>>>

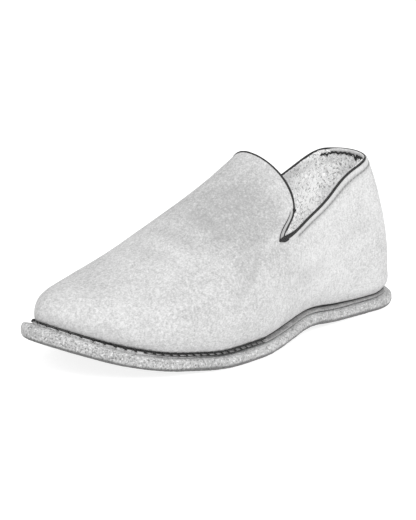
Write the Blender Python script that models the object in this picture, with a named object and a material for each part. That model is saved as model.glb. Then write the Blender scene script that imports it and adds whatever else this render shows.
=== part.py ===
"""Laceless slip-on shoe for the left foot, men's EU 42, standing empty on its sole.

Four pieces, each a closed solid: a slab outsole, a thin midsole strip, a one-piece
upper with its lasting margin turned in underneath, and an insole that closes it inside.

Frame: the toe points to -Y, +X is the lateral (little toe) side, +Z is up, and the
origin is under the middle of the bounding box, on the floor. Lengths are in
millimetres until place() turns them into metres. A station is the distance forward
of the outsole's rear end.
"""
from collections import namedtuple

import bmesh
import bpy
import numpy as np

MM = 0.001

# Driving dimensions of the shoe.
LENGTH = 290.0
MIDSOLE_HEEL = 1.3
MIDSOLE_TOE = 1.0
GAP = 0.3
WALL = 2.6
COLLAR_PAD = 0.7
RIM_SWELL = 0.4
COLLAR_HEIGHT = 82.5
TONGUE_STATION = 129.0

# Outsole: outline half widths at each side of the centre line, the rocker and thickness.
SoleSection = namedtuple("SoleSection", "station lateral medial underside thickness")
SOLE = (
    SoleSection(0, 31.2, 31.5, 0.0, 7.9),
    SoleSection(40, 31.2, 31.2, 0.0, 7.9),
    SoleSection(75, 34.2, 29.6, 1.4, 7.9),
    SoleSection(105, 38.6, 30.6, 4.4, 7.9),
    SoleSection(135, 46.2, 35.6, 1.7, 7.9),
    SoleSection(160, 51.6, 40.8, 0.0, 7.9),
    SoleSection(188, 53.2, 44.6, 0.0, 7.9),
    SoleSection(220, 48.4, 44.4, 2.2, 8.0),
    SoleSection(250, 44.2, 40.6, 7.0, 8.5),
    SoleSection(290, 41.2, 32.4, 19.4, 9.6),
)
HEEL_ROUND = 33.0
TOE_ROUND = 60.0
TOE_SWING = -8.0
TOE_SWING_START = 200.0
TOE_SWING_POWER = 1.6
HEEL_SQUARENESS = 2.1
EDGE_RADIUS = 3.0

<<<

- TO BE DONE -
Each line of the material above needs to be quoted exactly, please.

- WRITTEN RESPONSE -
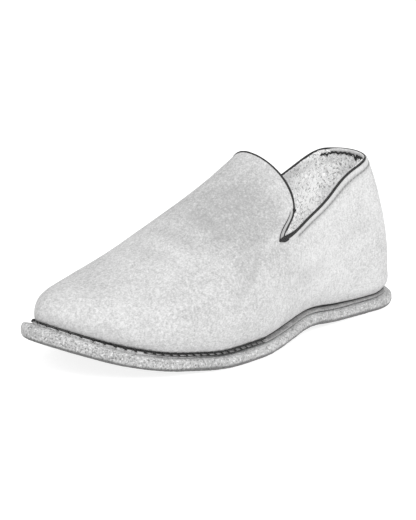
Write the Blender Python script that models the object in this picture, with a named object and a material for each part. That model is saved as model.glb. Then write the Blender scene script that imports it and adds whatever else this render shows.
=== part.py ===
"""Laceless slip-on shoe for the left foot, men's EU 42, standing empty on its sole.

Four pieces, each a closed solid: a slab outsole, a thin midsole strip, a one-piece
upper with its lasting margin turned in underneath, and an insole that closes it inside.

Frame: the toe points to -Y, +X is the lateral (little toe) side, +Z is up, and the
origin is under the middle of the bounding box, on the floor. Lengths are in
millimetres until place() turns them into metres. A station is the distance forward
of the outsole's rear end.
"""
from collections import namedtuple

import bmesh
import bpy
import numpy as np

MM = 0.001

# Driving dimensions of the shoe.
LENGTH = 290.0
MIDSOLE_HEEL = 1.3
MIDSOLE_TOE = 1.0
GAP = 0.3
WALL = 2.6
COLLAR_PAD = 0.7
RIM_SWELL = 0.4
COLLAR_HEIGHT = 82.5
TONGUE_STATION = 129.0

# Outsole: outline half widths at each side of the centre line, the rocker and thickness.
SoleSection = namedtuple("SoleSection", "station lateral medial underside thickness")
SOLE = (
    SoleSection(0, 31.2, 31.5, 0.0, 7.9),
    SoleSection(40, 31.2, 31.2, 0.0, 7.9),
    SoleSection(75, 34.2, 29.6, 1.4, 7.9),
    SoleSection(105, 38.6, 30.6, 4.4, 7.9),
    SoleSection(135, 46.2, 35.6, 1.7, 7.9),
    SoleSection(160, 51.6, 40.8, 0.0, 7.9),
    SoleSection(188, 53.2, 44.6, 0.0, 7.9),
    SoleSection(220, 48.4, 44.4, 2.2, 8.0),
    SoleSection(250, 44.2, 40.6, 7.0, 8.5),
    SoleSection(290, 41.2, 32.4, 19.4, 9.6),
)
HEEL_ROUND = 33.0
TOE_ROUND = 60.0
TOE_SWING = -8.0
TOE_SWING_START = 200.0
TOE_SWING_POWER = 1.6
HEEL_SQUARENESS = 2.1
EDGE_RADIUS = 3.0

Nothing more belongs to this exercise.